> **Task instructions**
Keep only the lines from the top of the listing through the one with "return lever if", and reproduce them unaltered.

── Source excerpt

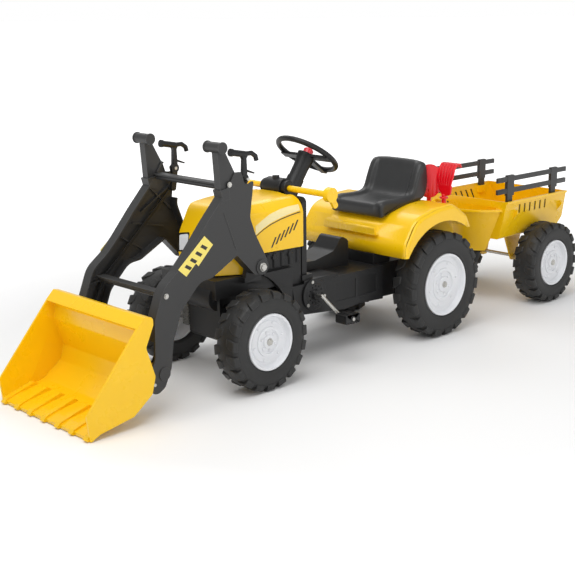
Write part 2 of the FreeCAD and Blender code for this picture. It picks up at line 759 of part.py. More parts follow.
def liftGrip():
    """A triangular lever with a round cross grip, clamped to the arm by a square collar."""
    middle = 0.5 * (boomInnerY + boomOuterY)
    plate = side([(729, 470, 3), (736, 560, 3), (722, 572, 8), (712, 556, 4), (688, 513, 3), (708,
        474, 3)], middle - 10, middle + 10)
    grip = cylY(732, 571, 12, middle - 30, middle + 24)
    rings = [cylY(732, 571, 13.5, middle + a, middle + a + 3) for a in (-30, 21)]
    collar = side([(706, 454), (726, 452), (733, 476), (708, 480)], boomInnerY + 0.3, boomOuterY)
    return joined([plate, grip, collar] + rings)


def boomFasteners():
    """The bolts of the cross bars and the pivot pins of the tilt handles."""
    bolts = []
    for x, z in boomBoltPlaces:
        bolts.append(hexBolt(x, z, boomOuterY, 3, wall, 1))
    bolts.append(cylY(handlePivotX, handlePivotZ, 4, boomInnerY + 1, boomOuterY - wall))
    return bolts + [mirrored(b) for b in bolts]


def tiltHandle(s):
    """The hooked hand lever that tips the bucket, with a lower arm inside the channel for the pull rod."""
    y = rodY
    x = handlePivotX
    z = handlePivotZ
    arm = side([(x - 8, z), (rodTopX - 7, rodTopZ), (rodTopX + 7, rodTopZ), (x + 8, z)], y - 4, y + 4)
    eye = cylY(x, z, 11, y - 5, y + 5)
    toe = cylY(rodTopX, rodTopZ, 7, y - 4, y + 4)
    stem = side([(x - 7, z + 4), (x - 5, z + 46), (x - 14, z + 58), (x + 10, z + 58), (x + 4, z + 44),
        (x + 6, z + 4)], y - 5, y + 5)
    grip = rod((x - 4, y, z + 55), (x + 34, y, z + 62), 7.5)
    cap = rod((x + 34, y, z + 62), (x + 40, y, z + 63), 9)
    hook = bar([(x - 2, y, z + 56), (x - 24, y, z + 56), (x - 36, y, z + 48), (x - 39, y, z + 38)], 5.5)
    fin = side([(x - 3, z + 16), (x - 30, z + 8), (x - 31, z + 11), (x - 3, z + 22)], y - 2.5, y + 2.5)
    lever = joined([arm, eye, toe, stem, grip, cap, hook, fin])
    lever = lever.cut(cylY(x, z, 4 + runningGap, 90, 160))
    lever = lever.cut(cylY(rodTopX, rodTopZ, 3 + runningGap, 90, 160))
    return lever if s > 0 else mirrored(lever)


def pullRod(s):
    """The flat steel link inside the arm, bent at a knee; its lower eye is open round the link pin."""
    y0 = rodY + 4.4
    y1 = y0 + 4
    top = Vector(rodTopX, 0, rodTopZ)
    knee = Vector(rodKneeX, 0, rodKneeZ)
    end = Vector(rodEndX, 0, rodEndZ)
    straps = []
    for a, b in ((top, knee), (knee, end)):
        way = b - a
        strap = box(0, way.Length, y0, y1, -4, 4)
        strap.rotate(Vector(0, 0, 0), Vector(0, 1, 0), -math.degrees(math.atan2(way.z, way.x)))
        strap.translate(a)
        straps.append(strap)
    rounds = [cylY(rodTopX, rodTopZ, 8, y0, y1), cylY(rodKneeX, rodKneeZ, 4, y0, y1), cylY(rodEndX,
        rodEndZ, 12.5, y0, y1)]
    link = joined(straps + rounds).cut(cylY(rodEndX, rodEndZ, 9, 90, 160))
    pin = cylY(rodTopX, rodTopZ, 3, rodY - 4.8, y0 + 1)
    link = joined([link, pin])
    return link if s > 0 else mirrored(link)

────

> **The output**
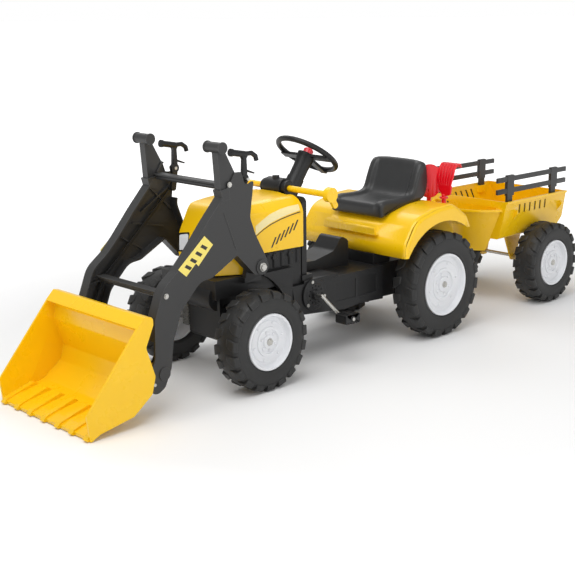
Write part 2 of the FreeCAD and Blender code for this picture. It picks up at line 759 of part.py. More parts follow.
def liftGrip():
    """A triangular lever with a round cross grip, clamped to the arm by a square collar."""
    middle = 0.5 * (boomInnerY + boomOuterY)
    plate = side([(729, 470, 3), (736, 560, 3), (722, 572, 8), (712, 556, 4), (688, 513, 3), (708,
        474, 3)], middle - 10, middle + 10)
    grip = cylY(732, 571, 12, middle - 30, middle + 24)
    rings = [cylY(732, 571, 13.5, middle + a, middle + a + 3) for a in (-30, 21)]
    collar = side([(706, 454), (726, 452), (733, 476), (708, 480)], boomInnerY + 0.3, boomOuterY)
    return joined([plate, grip, collar] + rings)


def boomFasteners():
    """The bolts of the cross bars and the pivot pins of the tilt handles."""
    bolts = []
    for x, z in boomBoltPlaces:
        bolts.append(hexBolt(x, z, boomOuterY, 3, wall, 1))
    bolts.append(cylY(handlePivotX, handlePivotZ, 4, boomInnerY + 1, boomOuterY - wall))
    return bolts + [mirrored(b) for b in bolts]


def tiltHandle(s):
    """The hooked hand lever that tips the bucket, with a lower arm inside the channel for the pull rod."""
    y = rodY
    x = handlePivotX
    z = handlePivotZ
    arm = side([(x - 8, z), (rodTopX - 7, rodTopZ), (rodTopX + 7, rodTopZ), (x + 8, z)], y - 4, y + 4)
    eye = cylY(x, z, 11, y - 5, y + 5)
    toe = cylY(rodTopX, rodTopZ, 7, y - 4, y + 4)
    stem = side([(x - 7, z + 4), (x - 5, z + 46), (x - 14, z + 58), (x + 10, z + 58), (x + 4, z + 44),
        (x + 6, z + 4)], y - 5, y + 5)
    grip = rod((x - 4, y, z + 55), (x + 34, y, z + 62), 7.5)
    cap = rod((x + 34, y, z + 62), (x + 40, y, z + 63), 9)
    hook = bar([(x - 2, y, z + 56), (x - 24, y, z + 56), (x - 36, y, z + 48), (x - 39, y, z + 38)], 5.5)
    fin = side([(x - 3, z + 16), (x - 30, z + 8), (x - 31, z + 11), (x - 3, z + 22)], y - 2.5, y + 2.5)
    lever = joined([arm, eye, toe, stem, grip, cap, hook, fin])
    lever = lever.cut(cylY(x, z, 4 + runningGap, 90, 160))
    lever = lever.cut(cylY(rodTopX, rodTopZ, 3 + runningGap, 90, 160))
    return lever if s > 0 else mirrored(lever)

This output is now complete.